Akademik Veri Yönetim Sistemi
PROCEEDINGS (MDPI), cilt.14, sa.15, ss.1-46, 2025 (Hakemli Dergi)
Abstract
Optimizing end mill geometry is critical for improving performance and reducing costs
in the high-volume manufacturing of tools, dies and molds. This study demonstrates a
successful optimization framework for solid end mills machining 1.2379 cold-work tool
steel, integrating Finite Element Analysis (FEA), Artificial Neural Networks (ANN), and
Genetic Algorithms (GA). The optimized tool geometry, derived from four key design
parameters, delivered substantial performance gains over an industrial reference (parent)
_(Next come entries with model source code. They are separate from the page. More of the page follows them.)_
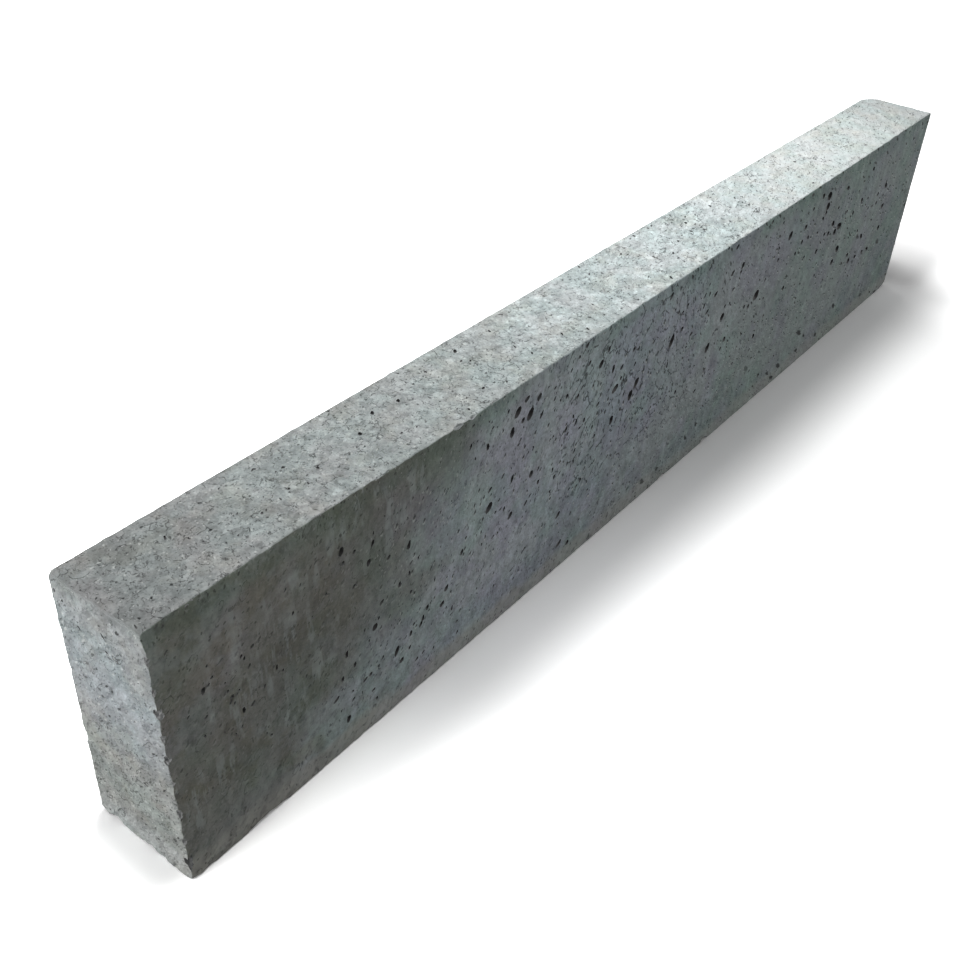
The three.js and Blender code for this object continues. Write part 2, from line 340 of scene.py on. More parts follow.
def corner_at(side_x, side_y, height):
    """A sharp corner of the stone, before its arrises are eased."""
    rise = height / HEIGHT
    x = side_x * (LENGTH / 2 - END_DRAFT * rise)
    y = side_y * (BED_WIDTH / 2 - FACE_DRAFT * rise)
    return Vector((x - END_RACK * y / BED_WIDTH, y, height))


def add_break(bm, side, level, reach, seed):
    """The block that takes a corner off: its underside is the rough break."""
    corner = corner_at(*side, HEIGHT if level > 0 else 0)
    inward = (-side[0], -side[1], -level)
    points = [corner + Vector([inward[i] * reach[i] if i == axis else 0 for i in range(3)])
              for axis in range(3)]
    middle = sum(points, Vector()) / 3
    outward = (points[1] - points[0]).cross(points[2] - points[0]).normalized()
    if outward.dot(corner - middle) < 0:
        outward.negate()
    size = BREAK_BLOCK * max(reach)
    cells = round(size / BREAK_CELL)
    sheet = bmesh.ops.create_grid(bm, x_segments=cells, y_segments=cells, size=size / 2)["verts"]
    faces = list({face for vert in sheet for face in vert.link_faces})
    raised = bmesh.ops.extrude_face_region(bm, geom=faces)["geom"]
    lid = [item for item in raised if isinstance(item, bmesh.types.BMVert)]
    bmesh.ops.translate(bm, verts=lid, vec=(0, 0, size))
    bulge = BREAK_BULGE * max(reach)
    for vert in sheet:
        offset = Vector((vert.co.x, vert.co.y, seed)) / max(reach)
        wander = fractal(offset * BREAK_WAVES, 0.7, 2.1, 3)
        wander = BREAK_ROUGH * (wander + fractal(offset * BREAK_GRAIN, 0.7, 2.1, 2))
        vert.co.z = bulge * (1 - 4 * (vert.co.xy.length / size) ** 2) + wander
    turn = outward.to_track_quat("Z", "Y").to_matrix().to_4x4()
    bmesh.ops.transform(bm, matrix=Matrix.Translation(middle) @ turn, verts=sheet + lid)


def chipped_edges():
    """Each edge's start, direction along it and direction out of the stone."""
    low_front, low_back = corner_at(-1, -1, 0), corner_at(-1, 1, 0)
    return {
        "left_front_upright": (low_front, corner_at(-1, -1, HEIGHT), Vector((-1, -1, 0))),
        "left_back_upright": (low_back, corner_at(-1, 1, HEIGHT), Vector((-1, 1, 0))),
        "left_bed": (low_front, low_back, Vector((-1, 0, -1))),
        "front_bed": (low_front, corner_at(1, -1, 0), Vector((0, -1, -1))),
        "front_top": (corner_at(-1, -1, HEIGHT), corner_at(1, -1, HEIGHT), Vector((0, -1, 1))),
    }


def add_chip(bm, start, end, out, at, length, depth, seed):
    """The uneven lump that bites a chip out of an edge."""
    along = (end - start).normalized()
    out = out.normalized()
    across = out.cross(along)
    radius = CHIP_OPENING * depth
    lump = bmesh.ops.create_icosphere(bm, subdivisions=4, radius=1)["verts"]
    for vert in lump:
        offset = vert.co * CHIP_WAVES + Vector((seed, 0, 0))
        vert.co *= 1 + CHIP_ROUGH * fractal(offset, 0.6, 2.1, 5)
    stretch = Matrix((along * length / 2, across * radius, out * radius)).transposed().to_4x4()
    place = Matrix.Translation(start + along * at + out * (radius - depth))
    bmesh.ops.transform(bm, matrix=place @ stretch, verts=lump)


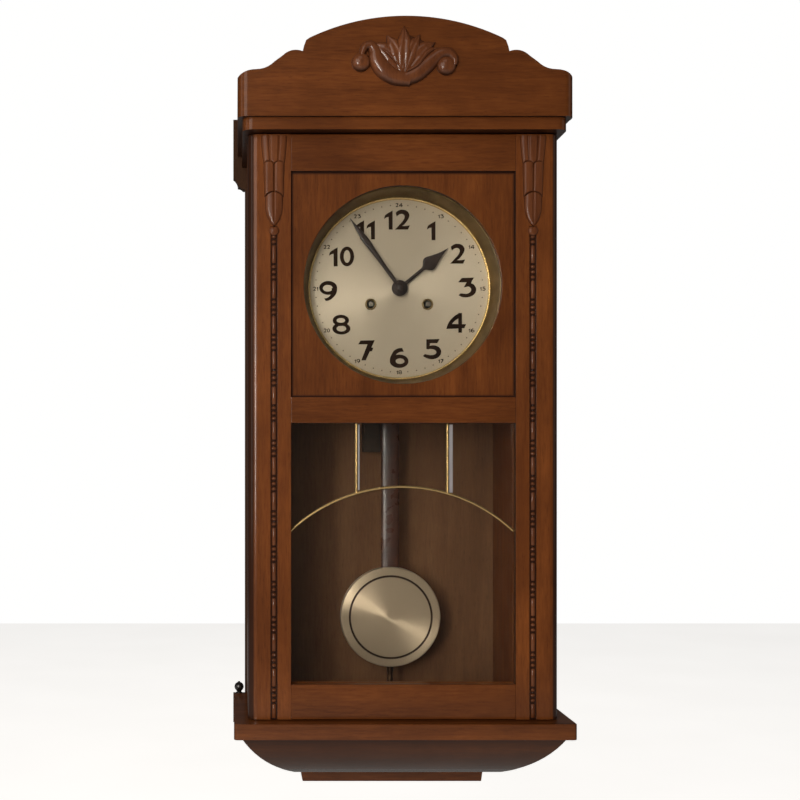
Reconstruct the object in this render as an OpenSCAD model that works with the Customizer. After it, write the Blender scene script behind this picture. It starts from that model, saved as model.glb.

tool. Our ANN-GA model achieved a remarkable predictive accuracy (R = 0.75–0.98) over
the RSM model (R = 0.17–0.63) and identified an optimal design that reduced the resultant
cutting force by approximately 11% (to 142.8 N) and improved surface roughness by 21%
(to 0.1637 μm) compared to experimental baselines. Crucially, the new geometry halved
the tool breakage rate from 50% to ~25%. Parameter analysis revealed the width of the
land as the most influential geometric factor. This work provides a validated, high-performance
tool design and a powerful modeling framework for advancing machining efficiency
in tool, mold and die manufacturing.
Keywords: tool geometry; end mill; RSM; ANOVA; ANN; GA